- [DATA EXTRACT]
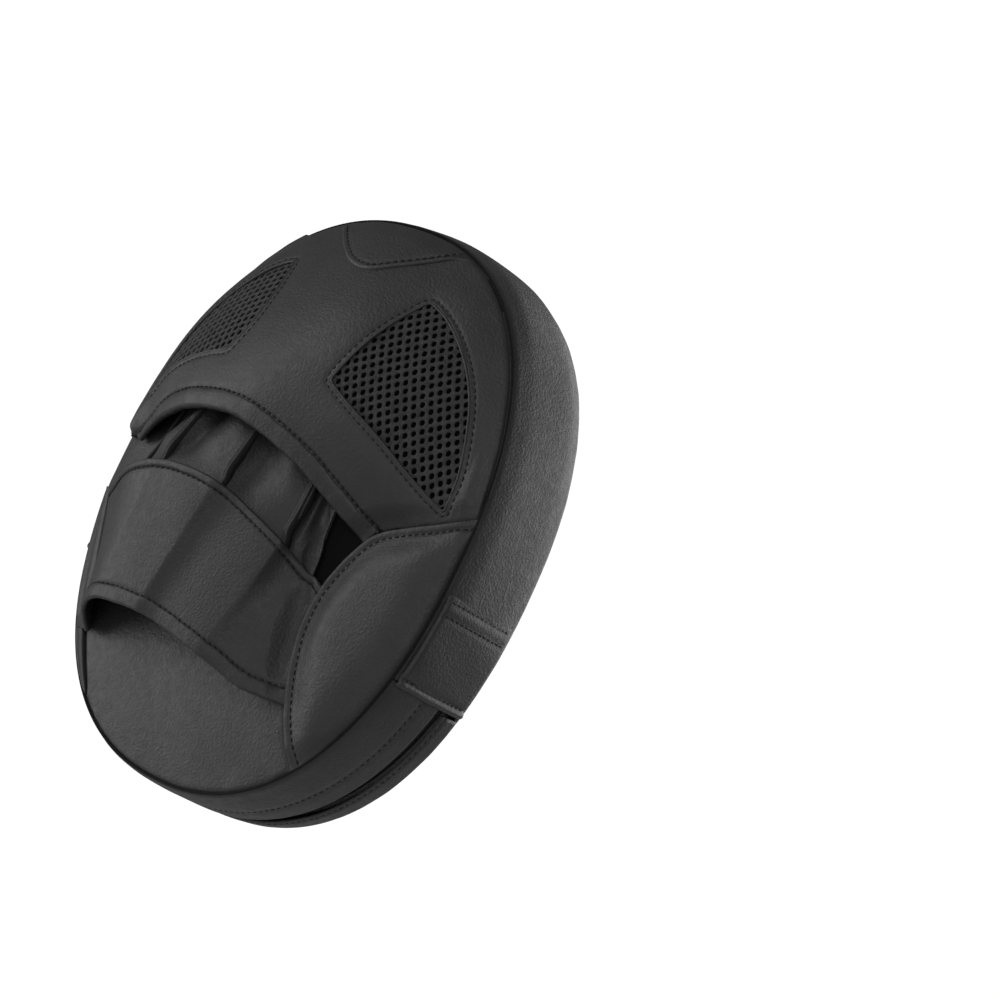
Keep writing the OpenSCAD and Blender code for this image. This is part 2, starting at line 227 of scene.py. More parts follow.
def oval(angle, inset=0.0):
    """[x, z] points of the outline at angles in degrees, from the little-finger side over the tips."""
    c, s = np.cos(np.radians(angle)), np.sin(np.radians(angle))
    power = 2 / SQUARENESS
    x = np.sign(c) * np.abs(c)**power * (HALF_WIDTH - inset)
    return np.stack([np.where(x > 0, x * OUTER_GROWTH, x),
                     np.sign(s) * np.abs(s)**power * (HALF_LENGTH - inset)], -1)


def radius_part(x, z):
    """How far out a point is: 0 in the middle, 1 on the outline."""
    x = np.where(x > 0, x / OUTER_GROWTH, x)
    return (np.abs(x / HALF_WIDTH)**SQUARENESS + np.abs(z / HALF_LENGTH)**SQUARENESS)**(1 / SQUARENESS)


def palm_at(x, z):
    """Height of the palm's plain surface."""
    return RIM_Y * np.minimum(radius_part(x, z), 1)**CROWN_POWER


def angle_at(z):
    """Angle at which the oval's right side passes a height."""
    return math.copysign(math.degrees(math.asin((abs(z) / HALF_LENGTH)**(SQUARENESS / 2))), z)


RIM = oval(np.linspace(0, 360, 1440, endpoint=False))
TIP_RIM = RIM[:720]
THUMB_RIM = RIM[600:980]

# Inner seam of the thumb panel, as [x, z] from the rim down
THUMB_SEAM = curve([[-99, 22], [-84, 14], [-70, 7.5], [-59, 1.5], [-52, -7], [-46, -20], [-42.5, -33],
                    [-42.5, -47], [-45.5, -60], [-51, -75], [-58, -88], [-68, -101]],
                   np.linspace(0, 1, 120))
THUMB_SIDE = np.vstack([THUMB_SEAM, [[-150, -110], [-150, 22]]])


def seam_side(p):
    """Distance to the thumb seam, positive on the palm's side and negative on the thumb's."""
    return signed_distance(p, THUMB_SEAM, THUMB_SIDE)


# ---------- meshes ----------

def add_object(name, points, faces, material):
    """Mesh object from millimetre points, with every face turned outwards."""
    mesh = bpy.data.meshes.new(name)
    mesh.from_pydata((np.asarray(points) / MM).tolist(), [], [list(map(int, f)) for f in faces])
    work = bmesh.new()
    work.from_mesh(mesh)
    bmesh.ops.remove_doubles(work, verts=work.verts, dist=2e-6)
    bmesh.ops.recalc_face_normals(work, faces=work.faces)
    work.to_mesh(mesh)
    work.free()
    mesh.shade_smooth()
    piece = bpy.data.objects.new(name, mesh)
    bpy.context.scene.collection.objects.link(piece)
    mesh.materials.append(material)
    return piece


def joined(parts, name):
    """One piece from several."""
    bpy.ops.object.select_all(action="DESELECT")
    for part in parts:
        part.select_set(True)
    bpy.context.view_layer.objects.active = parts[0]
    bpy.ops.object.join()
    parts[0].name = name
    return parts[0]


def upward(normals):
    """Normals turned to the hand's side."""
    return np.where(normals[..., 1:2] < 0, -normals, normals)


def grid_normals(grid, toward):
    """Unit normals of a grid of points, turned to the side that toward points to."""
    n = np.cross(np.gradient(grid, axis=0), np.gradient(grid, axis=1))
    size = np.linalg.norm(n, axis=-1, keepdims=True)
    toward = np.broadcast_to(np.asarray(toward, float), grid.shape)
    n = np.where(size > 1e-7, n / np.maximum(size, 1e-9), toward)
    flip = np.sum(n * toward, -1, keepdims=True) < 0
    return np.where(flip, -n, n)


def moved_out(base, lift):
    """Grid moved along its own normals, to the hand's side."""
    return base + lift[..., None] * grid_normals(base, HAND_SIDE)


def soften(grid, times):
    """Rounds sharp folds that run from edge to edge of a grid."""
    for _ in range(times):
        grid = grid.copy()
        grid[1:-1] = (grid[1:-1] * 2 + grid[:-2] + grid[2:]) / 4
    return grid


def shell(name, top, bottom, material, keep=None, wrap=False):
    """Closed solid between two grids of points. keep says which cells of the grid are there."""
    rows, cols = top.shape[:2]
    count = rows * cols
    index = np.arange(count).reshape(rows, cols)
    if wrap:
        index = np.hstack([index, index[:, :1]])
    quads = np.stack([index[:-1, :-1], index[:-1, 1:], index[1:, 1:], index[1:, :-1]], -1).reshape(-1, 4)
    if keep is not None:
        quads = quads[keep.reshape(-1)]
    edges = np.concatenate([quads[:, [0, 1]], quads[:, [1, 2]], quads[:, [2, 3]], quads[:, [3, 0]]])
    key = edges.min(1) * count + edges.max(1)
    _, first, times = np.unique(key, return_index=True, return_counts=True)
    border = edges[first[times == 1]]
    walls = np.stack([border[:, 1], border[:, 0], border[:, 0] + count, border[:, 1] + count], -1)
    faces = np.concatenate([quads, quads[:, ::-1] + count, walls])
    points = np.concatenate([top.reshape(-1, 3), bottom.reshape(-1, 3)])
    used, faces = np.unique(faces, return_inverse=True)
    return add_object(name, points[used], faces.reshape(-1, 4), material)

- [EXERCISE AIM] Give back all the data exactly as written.

- [REPLY]
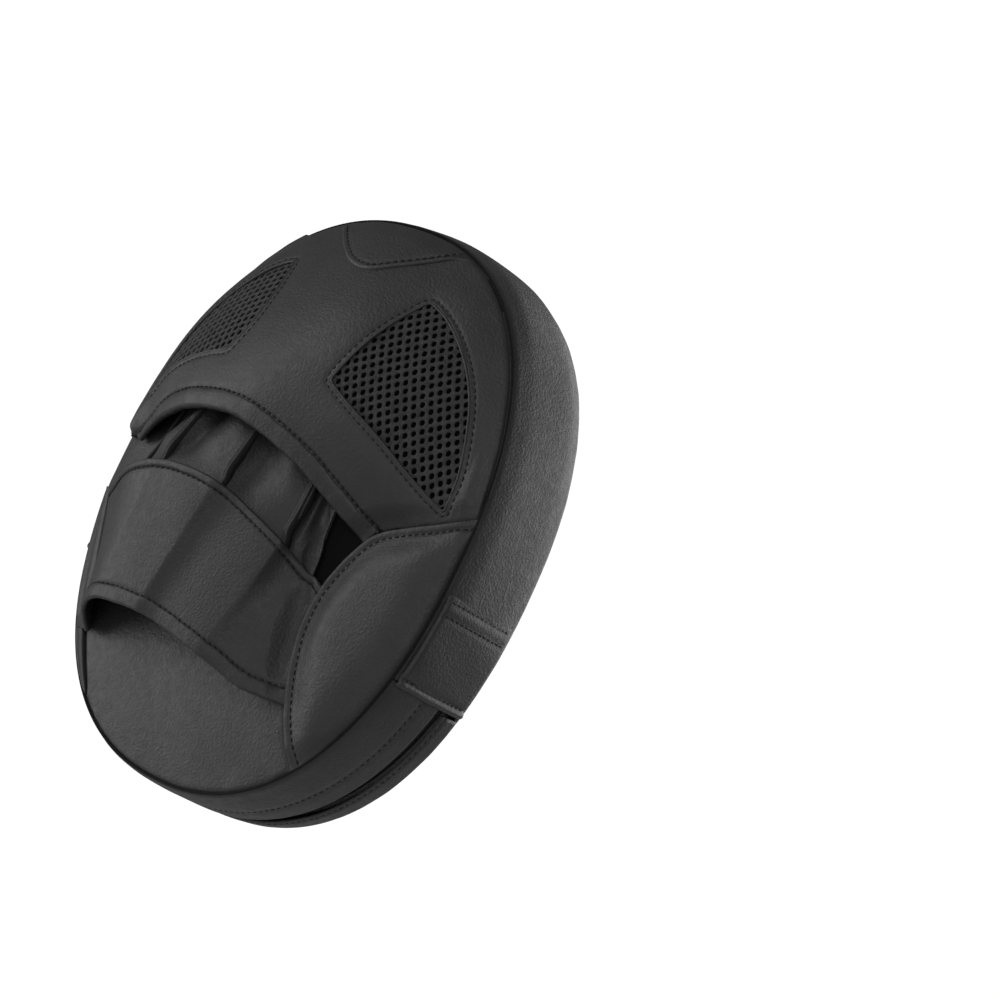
Keep writing the OpenSCAD and Blender code for this image. This is part 2, starting at line 227 of scene.py. More parts follow.
def oval(angle, inset=0.0):
    """[x, z] points of the outline at angles in degrees, from the little-finger side over the tips."""
    c, s = np.cos(np.radians(angle)), np.sin(np.radians(angle))
    power = 2 / SQUARENESS
    x = np.sign(c) * np.abs(c)**power * (HALF_WIDTH - inset)
    return np.stack([np.where(x > 0, x * OUTER_GROWTH, x),
                     np.sign(s) * np.abs(s)**power * (HALF_LENGTH - inset)], -1)


def radius_part(x, z):
    """How far out a point is: 0 in the middle, 1 on the outline."""
    x = np.where(x > 0, x / OUTER_GROWTH, x)
    return (np.abs(x / HALF_WIDTH)**SQUARENESS + np.abs(z / HALF_LENGTH)**SQUARENESS)**(1 / SQUARENESS)


def palm_at(x, z):
    """Height of the palm's plain surface."""
    return RIM_Y * np.minimum(radius_part(x, z), 1)**CROWN_POWER


def angle_at(z):
    """Angle at which the oval's right side passes a height."""
    return math.copysign(math.degrees(math.asin((abs(z) / HALF_LENGTH)**(SQUARENESS / 2))), z)


RIM = oval(np.linspace(0, 360, 1440, endpoint=False))
TIP_RIM = RIM[:720]
THUMB_RIM = RIM[600:980]

# Inner seam of the thumb panel, as [x, z] from the rim down
THUMB_SEAM = curve([[-99, 22], [-84, 14], [-70, 7.5], [-59, 1.5], [-52, -7], [-46, -20], [-42.5, -33],
                    [-42.5, -47], [-45.5, -60], [-51, -75], [-58, -88], [-68, -101]],
                   np.linspace(0, 1, 120))
THUMB_SIDE = np.vstack([THUMB_SEAM, [[-150, -110], [-150, 22]]])


def seam_side(p):
    """Distance to the thumb seam, positive on the palm's side and negative on the thumb's."""
    return signed_distance(p, THUMB_SEAM, THUMB_SIDE)


# ---------- meshes ----------

def add_object(name, points, faces, material):
    """Mesh object from millimetre points, with every face turned outwards."""
    mesh = bpy.data.meshes.new(name)
    mesh.from_pydata((np.asarray(points) / MM).tolist(), [], [list(map(int, f)) for f in faces])
    work = bmesh.new()
    work.from_mesh(mesh)
    bmesh.ops.remove_doubles(work, verts=work.verts, dist=2e-6)
    bmesh.ops.recalc_face_normals(work, faces=work.faces)
    work.to_mesh(mesh)
    work.free()
    mesh.shade_smooth()
    piece = bpy.data.objects.new(name, mesh)
    bpy.context.scene.collection.objects.link(piece)
    mesh.materials.append(material)
    return piece


def joined(parts, name):
    """One piece from several."""
    bpy.ops.object.select_all(action="DESELECT")
    for part in parts:
        part.select_set(True)
    bpy.context.view_layer.objects.active = parts[0]
    bpy.ops.object.join()
    parts[0].name = name
    return parts[0]


def upward(normals):
    """Normals turned to the hand's side."""
    return np.where(normals[..., 1:2] < 0, -normals, normals)


def grid_normals(grid, toward):
    """Unit normals of a grid of points, turned to the side that toward points to."""
    n = np.cross(np.gradient(grid, axis=0), np.gradient(grid, axis=1))
    size = np.linalg.norm(n, axis=-1, keepdims=True)
    toward = np.broadcast_to(np.asarray(toward, float), grid.shape)
    n = np.where(size > 1e-7, n / np.maximum(size, 1e-9), toward)
    flip = np.sum(n * toward, -1, keepdims=True) < 0
    return np.where(flip, -n, n)


def moved_out(base, lift):
    """Grid moved along its own normals, to the hand's side."""
    return base + lift[..., None] * grid_normals(base, HAND_SIDE)


def soften(grid, times):
    """Rounds sharp folds that run from edge to edge of a grid."""
    for _ in range(times):
        grid = grid.copy()
        grid[1:-1] = (grid[1:-1] * 2 + grid[:-2] + grid[2:]) / 4
    return grid


def shell(name, top, bottom, material, keep=None, wrap=False):
    """Closed solid between two grids of points. keep says which cells of the grid are there."""
    rows, cols = top.shape[:2]
    count = rows * cols
    index = np.arange(count).reshape(rows, cols)
    if wrap:
        index = np.hstack([index, index[:, :1]])
    quads = np.stack([index[:-1, :-1], index[:-1, 1:], index[1:, 1:], index[1:, :-1]], -1).reshape(-1, 4)
    if keep is not None:
        quads = quads[keep.reshape(-1)]
    edges = np.concatenate([quads[:, [0, 1]], quads[:, [1, 2]], quads[:, [2, 3]], quads[:, [3, 0]]])
    key = edges.min(1) * count + edges.max(1)
    _, first, times = np.unique(key, return_index=True, return_counts=True)
    border = edges[first[times == 1]]
    walls = np.stack([border[:, 1], border[:, 0], border[:, 0] + count, border[:, 1] + count], -1)
    faces = np.concatenate([quads, quads[:, ::-1] + count, walls])
    points = np.concatenate([top.reshape(-1, 3), bottom.reshape(-1, 3)])
    used, faces = np.unique(faces, return_inverse=True)
    return add_object(name, points[used], faces.reshape(-1, 4), material)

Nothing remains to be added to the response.